貿易産業相、RCEP交渉が妥結すれば多国間貿易体制支持の戦略的なシグナルに

(シンガポール)

シンガポール発

2019年09月06日

シンガポールのチャン・チュンシン貿易産業相は8月29日、東アジア地域包括的経済連携(RCEP)の交渉妥結が、「世界に、このアジアの一部地域が、グローバルな多国間貿易体制を支持し続けることを示す戦略的なシグナルになる」との認識を示した。同貿易産業相の発言は同日、シンガポール国際問題研究所(SIIA)主催のフォーラム「第12回ASEAN・アジア・フォーラム(AAF)」で述べたもので、政府やビジネス関係者ら約200人が出席した。RCEPはASEAN加盟10カ国のほか、日本、中国、インド、韓国、オーストラリア、ニュージーランドの計16カ国が参加しており、2019年末までの交渉妥結を目指している。

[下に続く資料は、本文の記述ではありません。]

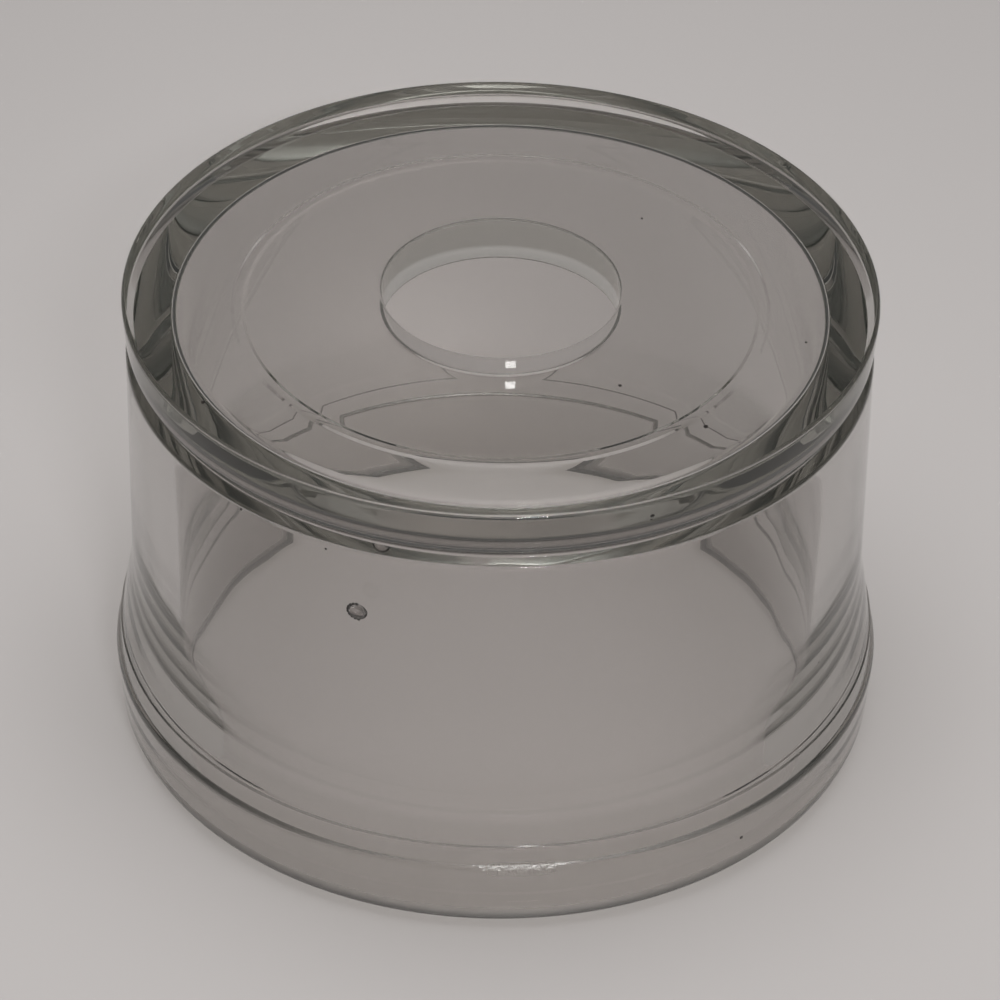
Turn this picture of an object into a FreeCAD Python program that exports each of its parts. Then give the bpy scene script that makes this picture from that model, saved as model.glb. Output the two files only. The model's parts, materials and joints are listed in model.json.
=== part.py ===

写真 シンガポール国際問題研究所主催のフォーラムで演説するチャン貿易産業相(左)(ジェトロ撮影)

シンガポール国際問題研究所主催のフォーラムで演説するチャン貿易産業相(左)(ジェトロ撮影)

2019年の同フォーラムのテーマは、「米中貿易摩擦とASEAN:生存、変革と成功」。チャン貿易産業相は基調演説の中で、ASEANの「中心性(centrality)」を維持し、強化する必要を訴えた。また、同相は「世界が分極化している中でASEANが魅力的で有効なパートナーとなるには、さらに域内統合に向けた努力を倍増する必要がある」と強調。そのための手段として、(1)非関税障壁の撤廃、(2)自由な人材やアイデアの移動、(3)食品や医薬品、知的財産権(IP)などの基準、規制の統一、(4)デジタル・コネクティビティーの強化、(5)RCEPなど域外の国々とのネットワーク構築の強化、に取り組む必要があると述べた。同相は「ASEAN域内の非関税障壁が、過去15年間で3倍になっており、関税削減による効果を損なう可能性がある」と指摘した。

ASEANの存在意義の維持には、世界とのネットワーク強化を

一方、チャン貿易産業相は同フォーラムで、米中貿易摩擦でASEAN加盟国が米中のいずれかの支持を迫られて分断する可能性についての質問を受け、「一方を支持してしまえば、その人の存在意義を失ってしまう。その存在意義を失えば、いずれかの一方を支持しなくてはいけなくなる」との中国の教えを引用。その上で、同相はASEANの存在意義について、「人口6億のASEANが団結し続ける限り、簡単にその存在価値を失うことはない」と述べた。さらに、同相は「米中が世界経済の3分の1を占めるが、残り3分の2を忘れてはいけない」と語り、ASEANが欧州や日本など世界とのつながりを深めるほど、その存在意義が高まるとの考えを示した。